New Zealand’s election campaign has been bitter and bizarre, unable to shake off the long shadows cast by an internet mogul and a blogger. Opinion polls suggest Prime Minister John Key’s National Party may cling to power after the real polls close on Saturday night, but it will be close. If Mr Key prevails for the centre-right, he will have overcome allegations of government dirty tricks – based on the hacked emails of burly blogger Cameron Slater, aka Whale Oil, that resulted in Justice Minister Judith Collins being forced to resign from cabinet. And a feud with German giant Kim Dotcom meant Mr Key, 53 and a fellow self-made multimillionaire, had to spend much of this week batting away claims that the nation’s GCSB spy agency is engaged in mass surveillance of its citizens. Mr Dotcom, who is fighting extradition to the US to face internet piracy charges, hosted an event in Auckland on Monday featuring WikiLeaks founder Julian Assange and US National Security Agency whistleblower Edward Snowden (both via video link), as well as US investigative journalist Glenn Greenwald to assert the spying allegations.

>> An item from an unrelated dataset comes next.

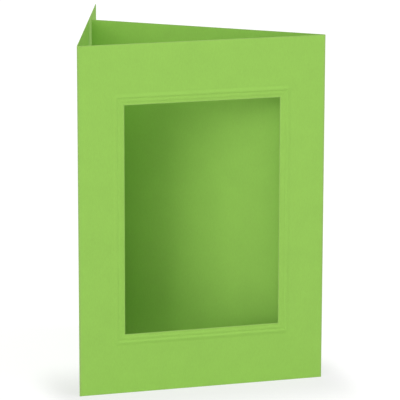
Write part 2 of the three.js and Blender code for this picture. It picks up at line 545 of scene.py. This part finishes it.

Mr Key retorted that the public was sick of hearing allegations from “a bunch of foreigners” trying to influence the election. “On Saturday we go to the polls and very, very few people are going to vote on the basis of the nonsense being parroted on Monday night,” he said.
Mr Dotcom, who formed his own Internet Party to contest the election, had spruiked Monday’s extravaganza as a bombshell to show Mr Key had lied about not knowing of his existence until a day before his mansion – in Mr Key’s electorate north of Auckland – was raided on behalf of the FBI in 2012.
The “bomb” didn’t go off. It was an email purporting to be from one Hollywood chief executive to another in 2010, implicating Mr Key in a plot to grant NZ residency to the then Hong Kong-based Mr Dotcom so he could be extradited to the US. Warner Brothers, whose boss supposedly sent the email, said it was a fake.